Dari Tokyo ke Surabaya, Petualangan Donat Labu Jessica Hartono

Inspirasi dari Tokyo, Donat Labu di Surabaya Menarik Perhatian
Di tengah tren donat yang kembali populer, sebuah gerai kecil bernama Nichi Donut berhasil menarik perhatian para pecinta kuliner di Surabaya, Jawa Timur. Lokasinya berada di Pakuwon Mall, tempat ini menawarkan donat dengan sentuhan Jepang yang unik, menggunakan labu sebagai bahan utama. Nama "Nichi" diambil dari bahasa Jepang yang berarti 'setiap hari'. Bagi pemiliknya, Jessica Hartono, makna tersebut sederhana: ingin agar donat buatannya menjadi bagian dari kebahagiaan kecil yang bisa dinikmati setiap hari.
Terinspirasi dari Tokyo, Dimatangkan di Surabaya
Inspirasi untuk membuat donat labu ini berasal dari Tokyo, tepatnya dari toko populer bernama I’m Donut, yang dikenal dengan donat berbahan dasar labu dan antrean panjang yang mengular. Jessica mulai bereksperimen dengan labu, yang menurutnya menawarkan tekstur dan rasa yang lebih menarik dibandingkan kentang yang sering digunakan di Indonesia.
“Kalau kentang itu keset, sedangkan labu juicy banget. Jadi air dalam adonan bisa dikurangi, cukup dari air labunya sendiri. Labunya manis alami, jadi nggak perlu banyak tambahan gula. Hasilnya teksturnya jadi lebih ringan dan soft,” tambahnya.

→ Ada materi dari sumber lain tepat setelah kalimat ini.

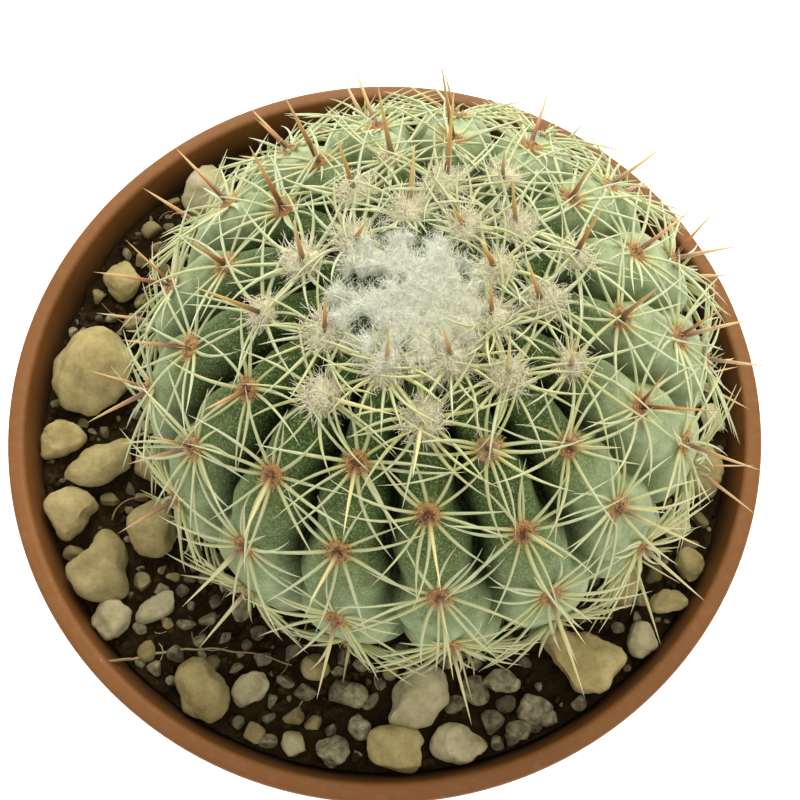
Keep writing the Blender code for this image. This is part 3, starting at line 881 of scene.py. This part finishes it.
def build_radials():
    rng = random_for("radials")
    spines = []
    for rib, _, arc, (point, normal, down, side) in AREOLES:
        grown = float(smooth(arc, 3 * MM, 15 * MM))
        stout = 1 if INNER_ARC <= arc <= LOWEST_ARC else STOUTER
        count = RADIALS + int(rng.integers(-1, 2))
        count += sum(more for nearest, furthest, more in MORE_RADIALS if nearest < arc < furthest)
        start = rng.uniform(-0.12, 0.12)
        for number in range(count):
            around = TURN * (number + 0.5) / count + start + rng.uniform(-0.2, 0.2)
            rise = math.radians(rng.uniform(*RADIAL_RISE) + YOUNG_RISE * (1 - grown))
            spread = swung(around, down, side)
            upper = max(0.0, -math.cos(around))
            shorter = (1 - 0.28 * upper**2) * (1 - 0.45 * upper * (1 - grown)) * (0.6 + 0.4 * grown)
            length = RADIAL_LENGTH * rng.uniform(0.82, 1.16) * shorter
            sideways = swung(around, side, -down)
            hook = rng.choice((-1, 1)) * rng.uniform(0.03, 0.36) ** 1.2 * (1.3 + 1.2 * (1 - grown))
            bend = length * (hook * sideways - rng.uniform(0.08, 0.2) * normal)
            tone = rng.uniform(0.5, 1) if abs(rib) > 3 else rng.uniform(0.1, 0.8)
            tone *= 0.4 if arc > LOWEST_ARC else 1
            thickness = stout * rng.uniform(0.8, 1.15) * RADIAL_RADIUS
            youth = (1 - float(smooth(arc, 9 * MM, 21 * MM))) * rng.uniform(0.5, 1)
            root = point + SPINE_ROOT_RISE * normal + RADIAL_ROOT * spread
            spines.append((root, swung(rise, spread, normal), length, bend, thickness, tone, youth))
    old = (
        (0.0, (0.42, 0.24, 0.07)), (0.05, (0.52, 0.44, 0.18)), (0.15, (0.55, 0.56, 0.27)),
        (0.6, (0.57, 0.59, 0.34)), (1.0, (0.56, 0.53, 0.33)),
    )
    fresh = ((0.0, (0.46, 0.40, 0.13)), (0.2, (0.56, 0.56, 0.20)), (1.0, (0.62, 0.62, 0.31)))
    look = spine_material("radial_spines", old, fresh, (0.55, 0.61, 0.43), 0.04)
    add_spines(
        "radial_spines", spines, RADIAL_STEPS, RADIAL_SIDES,
        lambda share: np.maximum(0.05, (1 - share**1.9) ** 0.85), look,
    )


def central_slope(arc):
    """How far a central spine leans down the rib: towards the crown at the top, outward lower down."""
    least, most = CENTRAL_SLOPES
    return math.radians(min(most, max(least, least + SLOPE_PER_MM * (arc / MM - SLOPE_FROM))))


def photo_ray(pixel):
    """Where the camera is, and the way to a pixel of the photo."""
    place, right, up, back = camera_axes()
    reach = math.tan(CAMERA_VIEW / 2) / HALF_PHOTO
    way = right * (pixel[0] - HALF_PHOTO) * reach - up * (pixel[1] - HALF_PHOTO) * reach - back
    return np.array(place), unit(np.array(way))


def photo_pixels(points):
    """The photo's pixels (across, down) in which points are seen."""
    place, right, up, back = camera_axes()
    ways = points - np.array(place)
    reach = HALF_PHOTO / math.tan(CAMERA_VIEW / 2) / -(ways @ np.array(back))
    return HALF_PHOTO + reach * (ways @ np.array(right)), HALF_PHOTO - reach * (ways @ np.array(up))


def on_level(pixel, height):
    """The place (x, y) at this height that the photo shows at the pixel."""
    start, way = photo_ray(pixel)
    return (start + way * (height - start[2]) / way[2])[:2]


def toward_tip(root, length, pixel, guess):
    """The spine's direction and length with which it ends at the pixel, on the side of the guess."""
    into_plant = PLANT.inverted()
    start, way = photo_ray(pixel)
    start, way = transformed(into_plant, start), turned(into_plant, way)
    nearest = start + ((root - start) @ way) * way
    missing = float(np.linalg.norm(nearest - root))
    if missing >= length:
        return unit(nearest - root), min(missing, LONGEST_SHARE * length)
    depth = math.sqrt(length**2 - missing**2)
    choices = [unit(nearest + sign * depth * way - root) for sign in (-1, 1)]
    return max(choices, key=lambda choice: choice @ guess), length


def build_centrals():
    rng = random_for("centrals")
    spines = []
    for rib, order, arc, (point, normal, down, side) in AREOLES:
        grown = float(smooth(arc, 2 * MM, 15 * MM))
        pair = arc > WOOLLY_ARC and rng.uniform() < TWIN_CHANCE
        for twin in range(1 + pair):
            slope = central_slope(arc) + (TWIN_SLOPE if twin else 0)
            sway = math.radians(10 * min(3, max(-3, rib)) / 3 * 1.6 + rng.uniform(-6, 6))
            direction = swung(slope, swung(sway, normal, side), down)
            root = point + SPINE_ROOT_RISE * normal
            length = CENTRAL_LENGTH * rng.uniform(0.9, 1.04) * (0.32 + 0.68 * grown)
            length *= TWIN_LENGTH if twin else 1
            if abs(rib) > 5:
                length *= BACK_CENTRAL_SHARE
            if not twin and (rib, order) in CENTRAL_TIPS:
                direction, length = toward_tip(root, length, CENTRAL_TIPS[rib, order], direction)
            bend = length * (rng.uniform(-0.03, 0.03) * side + rng.uniform(-0.03, 0.02) * normal)
            tone = rng.uniform(0.75, 1) if abs(rib) < 3 and order > 0 else rng.uniform(0, 0.35)
            slim = 0.85 if -2 < rib < 4 else 1
            thickness = CENTRAL_RADIUS * slim * rng.uniform(0.88, 1.08) * (TWIN_RADIUS if twin else 1)
            youth = (0.4 if abs(rib) < 4 else 1) * (1 - float(smooth(arc, 12 * MM, 20 * MM)))
            spines.append((root, direction, length, bend, thickness, tone, youth))
    old = (
        (0.0, (0.08, 0.016, 0.007)), (0.27, (0.20, 0.042, 0.014)), (0.43, (0.46, 0.17, 0.050)),
        (0.62, (0.64, 0.37, 0.150)), (0.85, (0.62, 0.38, 0.21)), (1.0, (0.30, 0.19, 0.14)),
    )
    fresh = (
        (0.0, (0.05, 0.014, 0.007)), (0.22, (0.17, 0.045, 0.016)), (0.42, (0.50, 0.20, 0.045)),
        (0.66, (0.68, 0.42, 0.105)), (1.0, (0.66, 0.50, 0.21)),
    )
    look = spine_material("central_spines", old, fresh, (0.69, 0.65, 0.36), 0.06)
    add_spines(
        "central_spines", spines, CENTRAL_STEPS, CENTRAL_SIDES,
        lambda share: np.maximum(0.04, (1 - share) ** 0.66), look,
    )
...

Meski terinspirasi dari Jepang, Jessica tidak meniru semua rasa dari sana. Ia menyadari bahwa lidah orang Indonesia perlu penyesuaian. “Saya nggak mau semua rasanya Jepang banget karena nggak semua orang suka. Jadi saya sesuaikan. Yang penting konsepnya tetap pakai bahan alami, tapi bisa dinikmati siapa pun,” ujarnya.
Untuk menciptakan tekstur khas donat Jepang yang lembut, Jessica menggunakan tepung terigu asal Jepang dari supplier lokal yang diolah bersama labu. “Tepungnya bikin adonan lebih halus, kenyal, dan empuknya tahan lama. Jadi nggak gampang keras,” tambahnya.

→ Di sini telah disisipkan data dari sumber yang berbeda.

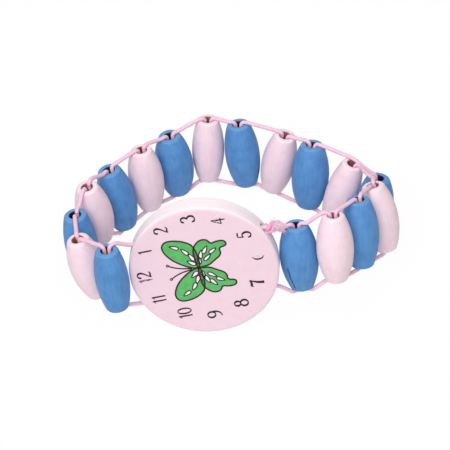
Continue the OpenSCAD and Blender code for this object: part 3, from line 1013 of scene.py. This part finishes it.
# %% [markdown]
# ## Strands in the beads and between them
# The part of each strand inside a bead moves with that bead's link. The part between two neighbours is
# one piece from the first link to the second.
# It reaches a little way into both bores, where the join can't be seen. At the right end of this band one
# strand was led past bead 12 and the next one past bead 13, so each of those beads has one strand in its
# bore, and the two strands lie beside them.

# %% Strands
missed = 13
thin_share, bore_share = 0.74, 0.985
bead_reach, gap_reach, ring_lean = 0.7, 0.3, 0.3
dial_reach_left, dial_reach_right = 4.6, 6.0
gap_reach_left, gap_reach_right = 5.0, 5.2
past_turn_r, past_run = 2.5, 0.7


def shared(a, b, share):
    """The point at a share of the way from a to b."""
    return a + share * (b - a)


def strands_in_bead(i):
    """The strands inside bead i, from a little below one mouth to a little above the other: two, but
    one in each of the beads that a strand missed."""
    parts = []
    for which in {missed - 1: (-1,), missed: (1,)}.get(i, (-1, 1)):
        top, bottom = turn_point(i, which, -1), turn_point(i, -which, 1)
        high, low = crossing(i, which, which), crossing(i, which, -which)
        about = np.cross(axis[i], outward_way(i, 1, 1))
        parts.append(tube("strand", [shared(high, top, bead_reach), high, low,
                                     shared(low, bottom, bead_reach)],
                          [easy_r, easy_r], cord_r * thin_share * bore_share, about))
    return joined(f"elastic_in_bead_{i}", parts)


def gap_corners(i, top):
    """The corners and radii of the strand in the gap after piece i, at the top or the bottom."""
    corners, radii = [], []
    if i == 0:
        corners += [hole_point(-mouth_x + gap_reach_left, top), hole_point(-mouth_x, top)]
        radii += [hole_turn_r]
    else:
        low, over = crossing(i, -top, top), turn_point(i, top, 1)
        corners += [shared(low, over, gap_reach), over, edge_point(i, top, 1)]
        radii += [turn_r, edge_turn_r]
    if i == BEADS:
        slide = unit(middle[BEADS] - dial_middle)
        within = unit(slide + along_holes)
        corners += [hole_point(mouth_x, top), hole_point(mouth_x, top) - gap_reach_right * within]
        radii += [hole_turn_r]
    else:
        over, low = turn_point(i + 1, top, -1), crossing(i + 1, top, top)
        corners += [edge_point(i + 1, top, -1), over, shared(low, over, gap_reach)]
        radii += [edge_turn_r, turn_r]
    return corners, radii


def strand_between(name, corners, radii, by_bead, body, next_body, ends):
    """A strand from a start to an end, left where it is when there is a next body, or riding the first body
    where there is no next. Its rings' first sides lean from a bead's bore line to the dial's back."""
    strand = tube(name, corners, radii, cord_r, unit(axis[by_bead] + ring_lean * dial_back), ends=ends)
    strand.data.materials.append(elastic_finish)
    if next_body:
        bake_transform(strand)
    else:
        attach(strand, body)


def strand_in_gap(i, top, level):
    """The usual strand in the gap after piece i. The dial's holes don't thin it."""
    corners, radii = gap_corners(i, top)
    strand_between(f"elastic_gap_{i}_{level}", corners, radii, min(max(i, 1), BEADS),
                   f"link_{i}" if i else "dial", f"link_{i + 1}" if i < BEADS else None,
                   (thin_share if i else 1.0, thin_share if i < BEADS else 1.0))


def skipping(i, push, lift):
    """The strand from the top of bead i past the next bead's top to the one after, in two halves that
    meet beside the missed bead. push moves the meeting from a straight run, lift raises it."""
    (start, start_radii), (end, end_radii) = gap_corners(i, 1), gap_corners(i + 1, 1)
    near, far = start[:3], end[-3:]
    meet = shared(near[2], far[0], 0.5) + push
    meet = meet + lift * axis[i + 1]
    along = unit(far[0] - near[2])
    before, after = meet - past_run * along, meet + past_run * along
    strand_between(f"elastic_skip_{i}_near", near + [before, meet], start_radii[:2] + [past_turn_r], i,
                   f"link_{i}", f"link_{i + 1}", (thin_share, 1.0))
    strand_between(f"elastic_skip_{i}_far", [meet, after] + far, [past_turn_r] + end_radii[-2:], i + 2,
                   f"link_{i + 1}", f"link_{i + 2}", (1.0, thin_share))


elastic_in = {i: strands_in_bead(i) for i in range(1, BEADS + 1)}
for i, piece in elastic_in.items():
    finished(piece, elastic_finish, "elastic_cord", f"link_{i}", f"elastic_{i}")
in_dial = joined("elastic_in_dial", [
    tube("strand", [hole_point(x, top) for x in (-mouth_x + dial_reach_left, 0, mouth_x - dial_reach_right)],
         [easy_r], cord_r * bore_share, dial_back) for top in (-1, 1)])
finished(in_dial, elastic_finish, "elastic_cord", "dial", "elastic_dial")

band_middle = np.mean(list(middle.values()), axis=0)
outer_side = unit(across(middle[missed - 1] - band_middle, axis[missed - 1]))
skipping(missed - 2, 1.5 * outer_side, 0.25)
skipping(missed - 1, -0.5 * outer_side, 0.1)
not_strung = [(missed - 2, 1), (missed - 1, 1), (missed - 1, -1), (missed, 1)]
usual = [(i, top) for i in range(BEADS + 1) for top in (1, -1) if (i, top) not in not_strung]
for i, top in usual:
    strand_in_gap(i, top, "top" if top > 0 else "bottom")
print("usual strands between pieces", len(usual))

# %% [markdown]
# ## The knot
# The elastic's two ends are tied beside the dial: a small hard knot with two cut ends that have frayed.
# The knot is a tube along a three-lobed closed curve drawn out along the strand, which crosses itself as
# a tied cord does.

# %% Knot
knot_share = 0.4
knot_at, knot_swing, knot_out, knot_weave = (-1.25, -0.15, -0.1), 0.62, 0.62, 0.24
knot_from = hole_point(mouth_x, 1)
knot_run = edge_point(BEADS, 1, 1) - knot_from
knot_way = unit(knot_run)
knot_middle = knot_from + knot_share * knot_run
knot_up = unit(across(np.array([0, 0, 1.0]), knot_way))
knot_back = np.cross(knot_up, knot_way)


def by_knot(along, up_way, back_way):
    """Points given along the strand, up and back from the knot's middle, as numbers or whole arrays."""
    along, up_way, back_way = (np.asarray(v)[..., None] for v in (along, up_way, back_way))
    return knot_middle + along * knot_way + up_way * knot_up + back_way * knot_back


def tied(turns=160, sides=14, thick=0.4):
    """A tube round a closed curve that winds twice about the strand while it weaves three times: along by
    the sine and out by the cosine of three turns. Each ring's first side points outwards."""
    t = circle(turns)
    out = knot_out + knot_weave * np.cos(3 * t)
    centre = by_knot(*knot_at)
    line = by_knot(knot_at[0] + knot_swing * np.sin(3 * t + 0.3), knot_at[1] + out * np.cos(2 * t),
                   knot_at[2] + out * np.sin(2 * t))
    way = unit(np.roll(line, -1, axis=0) - np.roll(line, 1, axis=0))
    outwards = unit(line - centre - ((line - centre) @ knot_way)[:, None] * knot_way)
    first = unit(outwards - np.sum(outwards * way, axis=1)[:, None] * way)
    second = np.cross(way, first)
    a = circle(sides)[None, :, None]
    points = line[:, None] + thick * (np.cos(a) * first[:, None] + np.sin(a) * second[:, None])
    chart = (run_lengths(np.vstack([line, line[:1]])), np.linspace(0, 1, sides + 1))
    return surface("tied", points, (True, True), chart)


tied_knot = tied()
finished(tied_knot, cord_finish("knot_thread", ink(238, 176, 208), ink(228, 146, 188)), "elastic_cord",
         f"link_{BEADS}", "knot")
print("knot faces", len(tied_knot.data.polygons))

# %% [markdown]
# ## The frayed ends
# The cut ends have opened into loose fluff that lies along the strand. Its matted heart is a lumpy tube,
# and tufts of single fibres stand off it. All fibres of a tuft are one array, four sides each.

# %% Frayed ends
fluff_from, fluff_l = -1.35, 4.5


def woolly_core(sides=28, rings=44):
    """The matted heart of the frayed ends: a tube along the strand, as thick as the root of 4s(1 - s), with
    a few waves laid over one another as lumps."""
    s = np.linspace(0, 1, rings)[:, None]
    t = circle(sides)[None, :]
    full = np.sqrt(np.clip(4 * s * (1 - s), 0, 1)) * (1.05 - 0.35 * s)
    lumps = (0.14 * np.sin(3 * t + 9 * s) * np.sin(11 * s + t) + 0.08 * np.sin(7 * t - 17 * s)
             + 0.05 * np.sin(23 * s + 5 * t))
    radius = 0.02 + full * (0.92 + lumps)
    points = by_knot(fluff_from + fluff_l * s + 0 * t, 0.18 * np.sin(np.pi * s) + radius * np.cos(t),
                     radius * np.sin(t))
    chart = (np.linspace(0, fluff_l, rings), np.linspace(0, 1.4, sides + 1))
    return surface("woolly_core", points, (False, True), chart)


def tuft(root, way, count, length, spread, start, thick):
    """Loose fibres from a cut end: each leaves a place in the end's round, bends away by its own amount,
    which grows as the power 1.6 of the way along, and ends in a point. One array holds every fibre's
    rings."""
    rings, sides = 6, 4
    side = unit(across(np.array([0.3, 0.2, 1.0]), way))
    other = np.cross(way, side)
    turn = rng.uniform(0, 2 * np.pi, (count, 1))
    out = start * np.sqrt(rng.uniform(0, 1, (count, 1)))
    lean = spread * rng.uniform(0.2, 1, (count, 1))
    long = length * rng.uniform(0.45, 1, (count, 1))
    s = np.linspace(0, 1, rings)[None, :]
    far = out + lean * long * s ** 1.6
    curl = 0.12 * np.sin(4 * s + turn) * s
    spot = (np.cos(turn) * far + curl)[..., None] * side + (np.sin(turn) * far - curl)[..., None] * other
    line = root + (long * s * np.sqrt(1 - 0.4 * lean ** 2))[..., None] * way + spot
    a = circle(sides)
    ring = np.cos(a)[:, None] * side + np.sin(a)[:, None] * other
    points = line[:, :, None] + thick * (1 - 0.85 * s)[..., None, None] * ring
    fibre = np.arange(count) * rings * sides
    r, c, k = np.meshgrid(np.arange(rings - 1) * sides, np.arange(sides), fibre, indexing="ij")
    n = (c + 1) % sides
    quads = np.stack([k + r + c, k + r + n, k + r + sides + n, k + r + sides + c], -1).reshape(-1, 4)
    caps = np.concatenate([fibre[:, None] + np.arange(sides)[::-1],
                           fibre[:, None] + (rings - 1) * sides + np.arange(sides)])
    mesh = bpy.data.meshes.new("tuft")
    mesh.from_pydata(points.reshape(-1, 3) * MM, [], np.concatenate([quads, caps]).tolist())
    chart = mesh.uv_layers.new(name="chart")
    chart.data.foreach_set("uv", np.zeros(len(mesh.loops) * 2, np.float32))
    mesh.polygons.foreach_set("use_smooth", np.full(len(mesh.polygons), True))
    return linked("tuft", mesh)


tufts = [
    (by_knot(-0.9, 0.1, 0), knot_way, 90, 3.6, 0.2, 0.95, 0.07),
    (by_knot(-0.4, 0.3, 0), unit(0.8 * knot_way + knot_up), 46, 1.9, 0.5, 0.8, 0.06),
    (by_knot(-0.9, 0.5, 0.1), unit(knot_up - 0.1 * knot_way), 26, 1.6, 0.5, 0.5, 0.05),
    (by_knot(0.1, -0.3, 0), unit(knot_way - 0.5 * knot_up - 0.3 * knot_back), 40, 1.6, 0.5, 0.7, 0.06),
    (by_knot(1.0, 0.1, -0.4), unit(knot_way - 0.2 * knot_up - 0.4 * knot_back), 50, 2.2, 0.4, 0.7, 0.06),
    (by_knot(-0.2, 0.2, 0.3), unit(0.5 * knot_way + 0.4 * knot_up + knot_back), 40, 1.4, 0.6, 0.6, 0.05),
]
frayed = joined("frayed_ends", [woolly_core()] + [tuft(*one_tuft) for one_tuft in tufts])
finished(frayed, cord_finish("frayed_thread", ink(252, 226, 238), ink(244, 204, 224)), "elastic_cord",
         f"link_{BEADS}")
print("frayed faces", len(frayed.data.polygons))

Rasa yang Beragam, Tapi Selalu Fresh
Di Nichi Donut, pembeli dapat menemukan 16 varian rasa dengan harga mulai Rp 12.000 hingga Rp 40.000. Donat dibagi dalam dua jenis: donat klasik berlubang dengan tambahan topping dan bomboloni isi fresh cream. Pilihan rasanya bervariasi, dari rasa khas Jepang seperti matcha dan kurogoma hingga rasa lokal favorit seperti cokelat, keju, dan abon ayam dengan mayones Jepang serta taburan nori.

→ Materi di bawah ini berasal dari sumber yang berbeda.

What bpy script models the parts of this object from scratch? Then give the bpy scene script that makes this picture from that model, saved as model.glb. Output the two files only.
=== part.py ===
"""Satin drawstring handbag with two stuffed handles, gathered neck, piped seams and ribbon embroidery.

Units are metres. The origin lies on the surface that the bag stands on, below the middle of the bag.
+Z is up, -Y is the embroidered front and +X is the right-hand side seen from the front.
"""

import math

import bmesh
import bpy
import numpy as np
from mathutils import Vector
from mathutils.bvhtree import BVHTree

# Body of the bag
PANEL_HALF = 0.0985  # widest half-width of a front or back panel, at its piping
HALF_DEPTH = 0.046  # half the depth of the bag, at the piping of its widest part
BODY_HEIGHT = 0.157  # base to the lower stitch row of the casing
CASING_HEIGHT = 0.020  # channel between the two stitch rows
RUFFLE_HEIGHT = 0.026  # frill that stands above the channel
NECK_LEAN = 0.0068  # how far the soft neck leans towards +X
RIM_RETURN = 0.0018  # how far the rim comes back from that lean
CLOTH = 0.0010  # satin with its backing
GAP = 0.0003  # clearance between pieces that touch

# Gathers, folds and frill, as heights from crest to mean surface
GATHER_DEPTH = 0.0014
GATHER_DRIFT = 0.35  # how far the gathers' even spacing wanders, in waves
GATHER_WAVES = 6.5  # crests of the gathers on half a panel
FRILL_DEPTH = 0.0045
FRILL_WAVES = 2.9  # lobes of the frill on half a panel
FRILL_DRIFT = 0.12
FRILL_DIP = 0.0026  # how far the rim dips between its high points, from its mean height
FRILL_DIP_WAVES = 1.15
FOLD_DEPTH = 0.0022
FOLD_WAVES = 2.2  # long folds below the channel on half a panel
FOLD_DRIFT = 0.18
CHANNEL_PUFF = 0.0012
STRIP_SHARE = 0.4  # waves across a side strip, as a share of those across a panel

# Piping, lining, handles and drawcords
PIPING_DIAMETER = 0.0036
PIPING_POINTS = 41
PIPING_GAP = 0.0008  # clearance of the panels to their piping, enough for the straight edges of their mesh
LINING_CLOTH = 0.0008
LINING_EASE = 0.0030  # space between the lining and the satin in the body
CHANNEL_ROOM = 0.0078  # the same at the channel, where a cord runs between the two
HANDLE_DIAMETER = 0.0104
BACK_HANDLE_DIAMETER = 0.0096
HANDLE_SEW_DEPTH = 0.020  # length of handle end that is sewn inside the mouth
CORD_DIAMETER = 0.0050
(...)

“Kurogoma itu wijen hitam kita sangrai biar wangi, lalu di-blender jadi pasta dan dicampur fresh cream. Rasanya gurih, manis, dan ada asin-asinnya. Unik, tapi tetap pas di lidah,” kata Jessica.
Untuk anak-anak, tersedia donat dengan topping lucu berbentuk wajah tersenyum, rusa, hingga karakter imut lainnya. Setiap akhir pekan, Jessica juga rutin membagikan balon gratis agar pengalaman berkunjung ke gerainya semakin menyenangkan bagi keluarga. “Yang penting anak-anak senang. Itu sudah bikin saya bahagia,” ujarnya sambil tersenyum.
Prinsip Utama: Menjual Donat dalam Keadaan Fresh
Salah satu prinsip utama yang dijunjung tinggi oleh Jessica adalah menjual donat dalam keadaan fresh. Semua donat dibuat saat dipesan, tanpa stok pajangan. “Memang agak lama nunggu, tapi semua dijamin baru, lembut, dan nggak keras. Saya sudah kasih tahu di awal ke pelanggan, jadi mereka bisa menyesuaikan,” jelasnya.
“Kalau weekend bisa sampai 1.000 donat terjual, apalagi malam hari mall makin ramai. Tapi saya tetap bikin sendiri, nggak kompromi soal rasa dan kualitas,” imbuhnya.
Donat sebagai Medium untuk Tradisi dan Kebahagiaan
Kini, bagi Jessica, donat bukan sekadar makanan ringan. Ia melihatnya sebagai medium untuk menyampaikan rasa dan tradisi yang bisa dinikmati siapa saja setiap hari. “Donat itu bisa dipanggang, dikukus, atau digoreng. Tapi menurutku yang paling pas ya digoreng. Rasanya lebih moist dan lembut karena minyak menyatu dengan adonan,” pungkas Jessica Hartono.